A Systematic Decade Review of Trip Route Planning with Travel Time Estimation based on User Preferences and Behavior
Nikil Jayasuriya, Deshan Sumanathilaka
TL;DR
This paper addresses the limitations of current navigation systems in personalization, real-time adaptability, and scalability for travel time estimation ($TTE$) in urban networks. It conducts a systematic decade review using AI techniques including reinforcement learning, graph neural networks, and federated learning, alongside emerging methods like explainable AI and meta-learning to characterize adaptive trip route planning. Key contributions include identifying gaps in real-time personalization data integration and ethical deployment, and proposing Industry 5.0–driven pathways with privacy-preserving approaches and lightweight deployments.
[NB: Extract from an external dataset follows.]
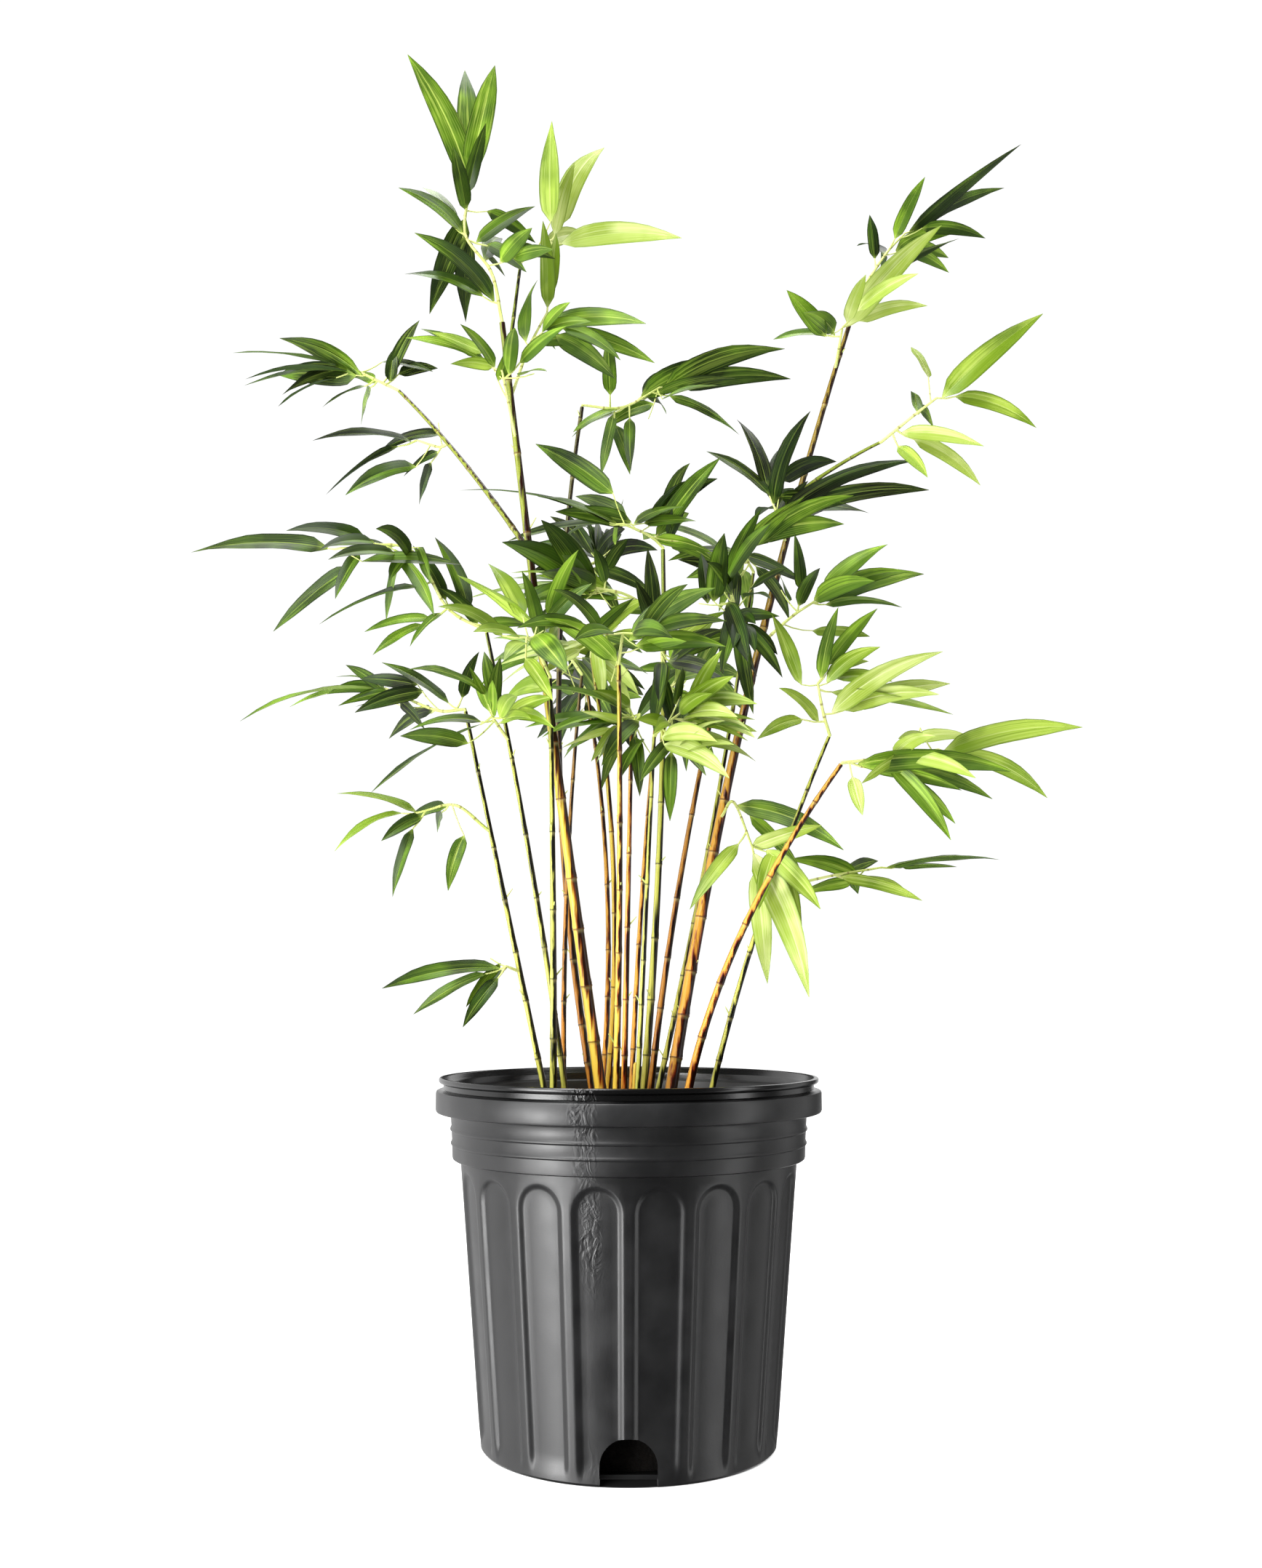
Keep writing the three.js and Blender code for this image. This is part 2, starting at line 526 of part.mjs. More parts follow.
function isClear(beads, room) {
  return beads.every((bead) => room.every((other) => {
    if (other.owner === bead.owner) return true;
    const least = bead.radius + other.radius + rule.clearance;
    return bead.place.distanceToSquared(other.place) > least * least;
  }));
}

// A smooth curve through points, with an even share of it for each stretch.
function curveThrough(points) {
  const stretches = points.length - 1;
  return (share) => {
    const i = Math.min(Math.floor(share * stretches), stretches - 1);
    const t = share * stretches - i;
    const [b, c] = [points[i], points[i + 1]];
    const a = i > 0 ? points[i - 1] : b.clone().multiplyScalar(2).sub(c);
    const d = i < stretches - 1 ? points[i + 2] : c.clone().multiplyScalar(2).sub(b);
    const weights = [
      -0.5 * t ** 3 + t ** 2 - 0.5 * t, 1.5 * t ** 3 - 2.5 * t ** 2 + 1,
      -1.5 * t ** 3 + 2 * t ** 2 + 0.5 * t, 0.5 * t ** 3 - 0.5 * t ** 2,
    ];
    const place = new THREE.Vector3();
    [a, b, c, d].forEach((point, k) => place.addScaledVector(point, weights[k]));
    return place;
  };
}

function drawsFrom(seed) {
  let state = seed >>> 0;
  return () => {
    state = (Math.imul(state, 1664525) + 1013904223) >>> 0;
    return state / 4294967296;
  };
}

// Leaves

function headingOf(degrees, lean) {
  const flat = Math.cos(radians(lean));
  return new THREE.Vector3(
    Math.cos(radians(degrees)) * flat, Math.sin(radians(lean)), Math.sin(radians(degrees)) * flat,
  );
}

// A leaf is a flat blade, widest a third of the way along, arched over its chord.
function leafPlan(root, heading, long, turn, arch, owner) {
  const facing = toFront.clone().addScaledVector(heading, -toFront.dot(heading)).normalize();
  const edge = new THREE.Vector3().crossVectors(heading, facing);
  const face = facing.multiplyScalar(Math.cos(radians(turn))).addScaledVector(edge, Math.sin(radians(turn)));
  const lift = upward.clone().addScaledVector(heading, -heading.z);
  if (lift.length() < 0.3) lift.copy(face);
  lift.normalize();
  const pointAt = (share) => root.clone().addScaledVector(heading, long * share)
    .addScaledVector(lift, long * arch * 4 * share * (1 - share));
  const half = Math.min(Math.max(long * rule.leafWide, rule.leafWideLimits[0]), rule.leafWideLimits[1]) / 2;
  const halfAt = (share) => (share < rule.widestAt
    ? mix(rule.leafRootHalf[0], half, share / rule.widestAt)
    : mix(half, 0, (share - rule.widestAt) / (1 - rule.widestAt)));
  return { pointAt, halfAt, heading, face, long, beads: beadsOf(pointAt, halfAt, long, owner) };
}

// The blade is three-sided, flat below and ridged above. Given a twig's foot, it carries the twig too.
function leafSolid({ pointAt, halfAt, heading, face, long }, twigFoot) {
  const thick = Math.max(long * rule.leafThick, rule.leafThickLeast) / 1.5;
  const stations = [
    { place: pointAt(0), section: twigFoot ? [rule.twigThick[1], rule.twigThick[1]] : rule.leafRootHalf },
    { place: pointAt(rule.widestAt), section: [halfAt(rule.widestAt) / Math.sin(radians(60)), thick] },
    { place: pointAt(1), section: [0, 0] },
  ];
  if (twigFoot) stations.unshift({ place: twigFoot, section: [rule.twigThick[0], rule.twigThick[0]] });
  const steps = stations.length - 1;
  const stationAt = (share) => stations[Math.round(share * steps)];
  const across = new THREE.Vector3().crossVectors(heading, face);
  return sweep(
    (share) => stationAt(share).place.clone(), () => [across, face], (share) => stationAt(share).section, 3, steps,
  );
}

// The leaves of a fan are rooted one by one along its side twig, the most outward nearest the stem.
// This gives a leaf's place in that order, from 0 to 1.
function orderOf(i, count) {
  if (count === 1) return 1;
  const fromEdge = Math.min(i, count - 1 - i);
  const rank = 2 * fromEdge + (i > count - 1 - i ? 1 : 0);
  return rank / (count - 1);
}

// One side twig with its leaves, which open in depth like a hand of cards, so none cuts the next.
function growFan(fan, stem, draw, room, owner) {
  const [share, first, last, count, longFirst, longLast, lean, turn] = fan;
  const middle = (first + last) / 2;
  const reach = rule.twigReach[0] + rule.twigReach[1] * count;
  const foot = stem.pointAt(share);
  const tip = foot.clone().addScaledVector(headingOf(middle, lean * rule.twigLeanShare + rule.twigLean), reach);
  const twigAt = (s) => foot.clone().lerp(tip, s);
  const twigBeads = beadsOf(twigAt, () => rule.twigThick[0], reach, owner);
  if (!isClear(twigBeads, room)) return [];
  const leaves = [];
  for (let i = 0; i < count; i += 1) {
    const part = count > 1 ? i / (count - 1) : 0.5;
    const order = orderOf(i, count);
    const step = count > 1 ? mix(-rule.leanStep, rule.leanStep, order) : 0;
    const degrees = mix(first, last, part) + (draw() * 2 - 1) * rule.headingStray;
    const away = lean + step + (draw() * 2 - 1) * rule.leanStray;
    const long = mix(longFirst, longLast, part) * (1 + (draw() * 2 - 1) * rule.lengthStray);
    const twist = turn + (draw() * 2 - 1) * rule.turnStray;
    const arch = mix(rule.archLimits[0], rule.archLimits[1], draw());
    const root = twigAt(mix(rule.rootShares[0], rule.rootShares[1], order));
    for (const dodge of rule.dodges) {
      const leaf = leafPlan(root, headingOf(degrees, away + dodge), long, twist, arch, owner);
      if (isClear(leaf.beads, room)) {
        leaves.push({ ...leaf, ends: order === 1 });
        break;
      }
    }
  }
  if (leaves.length === 0) return [];
  return [{ twigAt, leaves, beads: [...twigBeads, ...leaves.flatMap((leaf) => leaf.beads)] }];
}

// The leaf at a twig's end is one solid with the twig. Without that leaf the twig ends bare.
function fanSolids({ twigAt, leaves }) {
  const solids = leaves.map((leaf) => leafSolid(leaf, leaf.ends ? twigAt(0) : null));
  const bare = !leaves.some((leaf) => leaf.ends);
  return bare ? [taperedTube(twigAt, rule.twigThick, rule.twigSides, 1, false), ...solids] : solids;
}

function growStem(plan, limbs, owner) {
  const bends = plan.path.map((point) => new THREE.Vector3(...point));
  const seat = seatOn(limbs[plan.on], plan.at, bends[0], rule.stemThick[0]);
  const pointAt = curveThrough([seat, ...bends]);
  const steps = 2 * bends.length;
  const length = seat.distanceTo(bends[bends.length - 1]);
  const beads = beadsOf(pointAt, () => rule.stemThick[0], length * 1.2, owner);
  const solid = taperedTube(pointAt, rule.stemThick, rule.twigSides, steps, false);
  return { pointAt, beads, solid };
}

function growMasses(limbs) {
  const room = [];
  for (const [name, limb] of Object.entries(limbs)) {
    const radiusAt = (share) => mix(limb.thick[0], limb.thick[1], share);
    room.push(...beadsOf(limb.pointAt, radiusAt, limb.pointAt(0).distanceTo(limb.pointAt(1)), name));
  }
  const stems = {};
  for (const [name, plan] of Object.entries(masses)) {
    stems[name] = growStem(plan, limbs, name);
    room.push(...stems[name].beads);
  }
  const grown = {};
  Object.entries(masses).forEach(([name, plan], index) => {
    const draw = drawsFrom(rule.seed + 977 * index);
    let solid = stems[name].solid;
    for (const fan of plan.fans) {
      for (const spray of growFan(fan, stems[name], draw, room, name)) {
        for (const piece of fanSolids(spray)) solid = solid.add(piece);
        room.push(...spray.beads);
      }
    }
    grown[name] = { solid: outerShell(solid), tone: plan.tone };
  });
  return grown;
}

// Scene

function meshOf(name, solid, tone, roughness) {
  const material = new THREE.MeshStandardMaterial({ color: tones[tone], roughness, metalness: 0 });
  const mesh = new THREE.Mesh(geometryOf(solid), material);
  mesh.name = name;
  return mesh;
}

const group = new THREE.Group();
group.add(meshOf("pot", makePot(), "plastic", 0.45));
group.add(meshOf("soil", makeSoil(), "mix", 0.95));
const limbs = growCanes();
for (const [name, limb] of Object.entries(limbs)) group.add(meshOf(name, limb.solid, limb.tone, 0.5));
for (const [name, mass] of Object.entries(growMasses(limbs))) group.add(meshOf(name, mass.solid, mass.tone, 0.6));

export default group;
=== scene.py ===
import math

import bmesh
import bpy
import numpy as np
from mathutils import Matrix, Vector, noise


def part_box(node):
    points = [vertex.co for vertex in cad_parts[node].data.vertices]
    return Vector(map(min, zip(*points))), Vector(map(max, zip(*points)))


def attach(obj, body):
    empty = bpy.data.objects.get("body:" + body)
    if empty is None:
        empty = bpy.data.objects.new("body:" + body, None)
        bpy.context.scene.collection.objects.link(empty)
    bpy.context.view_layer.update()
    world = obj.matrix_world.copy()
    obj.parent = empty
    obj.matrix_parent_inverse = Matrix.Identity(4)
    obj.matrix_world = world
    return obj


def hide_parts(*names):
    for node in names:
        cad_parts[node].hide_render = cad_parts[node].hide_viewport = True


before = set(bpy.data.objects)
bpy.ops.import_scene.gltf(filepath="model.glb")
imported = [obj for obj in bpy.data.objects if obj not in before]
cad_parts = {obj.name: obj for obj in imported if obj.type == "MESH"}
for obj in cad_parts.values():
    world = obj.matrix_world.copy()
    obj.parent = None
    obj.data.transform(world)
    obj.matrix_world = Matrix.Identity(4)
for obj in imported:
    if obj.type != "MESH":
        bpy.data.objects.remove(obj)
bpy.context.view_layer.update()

# A young clump of bamboo in a round black nursery pot, standing at the origin.
# Plans are in millimetres, as the frame was drawn, and become metres when a mesh is made.

mm = 0.001


# Small helpers

def mix(a, b, share):
    return a + (b - a) * share


def smooth(share):
    share = min(max(share, 0), 1)
    return share * share * (3 - 2 * share)


def unit(vector):
    return vector / np.linalg.norm(vector)


def tint(code):
    # an ordinary screen colour such as "8fae3a", as the linear colour that nodes take
    parts = [int(code[i:i + 2], 16) / 255 for i in (0, 2, 4)]
    return [c / 12.92 if c < 0.04045 else ((c + 0.055) / 1.055) ** 2.4 for c in parts] + [1]


class Flow:
    # the outlet of a node: a sum, product or comparison written with it becomes a node of its own
    def __init__(self, socket):
        self.socket = socket
        self.tree = socket.id_data

    def __add__(self, other):
        return reckon("ADD", self, other)

    def __sub__(self, other):
        return reckon("SUBTRACT", self, other)

    def __rsub__(self, other):
        return reckon("SUBTRACT", other, self)

    def __mul__(self, other):
        return reckon("MULTIPLY", self, other)

    def __lt__(self, other):
        return reckon("LESS_THAN", self, other)

    def __gt__(self, other):
        return reckon("GREATER_THAN", self, other)

    def __abs__(self):
        return reckon("ABSOLUTE", self)


def reckon(operation, *values):
    # a math node, of the vector kind where a vector is fed in; a vector times a number is scaled
    tree = next(value.tree for value in values if isinstance(value, Flow))
    areVectors = [isinstance(v, tuple) or (isinstance(v, Flow) and v.socket.type == "VECTOR") for v in values]
    kind = "ShaderNodeVectorMath" if any(areVectors) else "ShaderNodeMath"
    inputs = dict(enumerate(values))
    if operation == "MULTIPLY" and areVectors == [True, False]:
        operation, inputs = "SCALE", {0: values[0], "Scale": values[1]}
    out = "Value" if operation in ("LENGTH", "DOT_PRODUCT") else 0
    return put(tree, kind, inputs, out, operation=operation)


def feed(socket, source):
    if isinstance(source, Flow):
        socket.id_data.links.new(source.socket, socket)
    else:
        socket.default_value = source


def newNode(tree, kind, inputs=None, **settings):
    node = tree.nodes.new(kind)
    for key, value in settings.items():
        setattr(node, key, value)
    for key, source in (inputs or {}).items():
        feed(node.inputs[key], source)
    return node


def put(tree, kind, inputs=None, out=0, **settings):
    return Flow(newNode(tree, kind, inputs, **settings).outputs[out])


def split(vector):
    return [Flow(part) for part in newNode(vector.tree, "ShaderNodeSeparateXYZ", {0: vector}).outputs]


def newTree(name, **sizes):
    # a modifier's tree, with the outlets of its named inputs
    tree = bpy.data.node_groups.new(name, "GeometryNodeTree")
    for label, kind in {"Geometry": "Geometry", **sizes}.items():
        tree.interface.new_socket(label, in_out="INPUT", socket_type="NodeSocket" + kind)
    tree.interface.new_socket("Geometry", in_out="OUTPUT", socket_type="NodeSocketGeometry")
    return tree, {outlet.name: Flow(outlet) for outlet in newNode(tree, "NodeGroupInput").outputs}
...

The work offers a business- and user-centric roadmap to build transparent, sustainable navigation systems that meaningfully improve user satisfaction and urban mobility.
Abstract
This paper systematically explores the advancements in adaptive trip route planning and travel time estimation (TTE) through Artificial Intelligence (AI). With the increasing complexity of urban transportation systems, traditional navigation methods often struggle to accommodate dynamic user preferences, real-time traffic conditions, and scalability requirements. This study explores the contributions of established AI techniques, including Machine Learning (ML), Reinforcement Learning (RL), and Graph Neural Networks (GNNs), alongside emerging methodologies like Meta-Learning, Explainable AI (XAI), Generative AI, and Federated Learning. In addition to highlighting these innovations, the paper identifies critical challenges such as ethical concerns, computational scalability, and effective data integration, which must be addressed to advance the field. The paper concludes with recommendations for leveraging AI to build efficient, transparent, and sustainable navigation systems.